The Chelsea Drug store opened in July 1968.  Incorporating  bars, food outlets, a chemist, record store and boutiques, it was based on Le Drugstore in Paris. A major attraction was the ‘flying squad’ delivery service:  young women in purple catsuits…

The Chelsea Drug store opened two months before my visit. A melee of bars and boutiques, it was based on Le Drugstore in Paris. One attraction that passed me by though were the Drugstore girls in purple catsuits on motorcycles: the ‘flying squad’ delivery service.

Sunday, 15 September

Woke to an absolute downpour - the worst flooding for 15 years. Dr Dick had to move all her furniture upstairs! Everybody went round to help, but I couldn’t reach her house as there was a foot of water outside. I went back via the Williamsons and had to wade up to my knees, while Mr Williamson shouted at me for entering his garden, the stupid old bag.

I read all the Observer critics today and I find them too intellectual. There was one good article about how they’re trying to integrate art with industry but even there I was lost. Daddy says critics speak a lot of waffle half the time (though I’m not sure they do). Then I looked at ‘Which University’ and decided I want to do French and Drama (provided it’s not double the work). I also looked at Vogue: foul fashions and foul make-up. The only famous person I know who doesn’t wear make-up is Michelle of the Mamas & Papas.

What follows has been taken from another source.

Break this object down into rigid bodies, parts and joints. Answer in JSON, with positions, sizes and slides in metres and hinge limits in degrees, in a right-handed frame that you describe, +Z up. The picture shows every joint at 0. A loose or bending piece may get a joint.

The Mamas & Papas: Denny Doherty, Cass Elliot, Michelle Phillips, and John Phillips

The Mamas & Papas: Denny Doherty, Cass Elliot, Michelle Phillips, and John Phillips

At the back of my head and neck I’ve got a dull pain. I keep thinking it’s a brain haemorrhage, and there’s an ache in my glands. I’ve taken an aspirin and Mummy has massaged me twice.

We saw a very good Omnibus on Delius the composer. He was paralysed and blind and impossible to live with. I felt sorry for his wife who was arty and sweet. Now I wish I’d discussed films and things with Charles-Edouard. I must have given him an unintellectual impression.

On reading these entries to Dirk (my husband) he said, “I feel so sorry for you - riddled with angst! How have you survived?”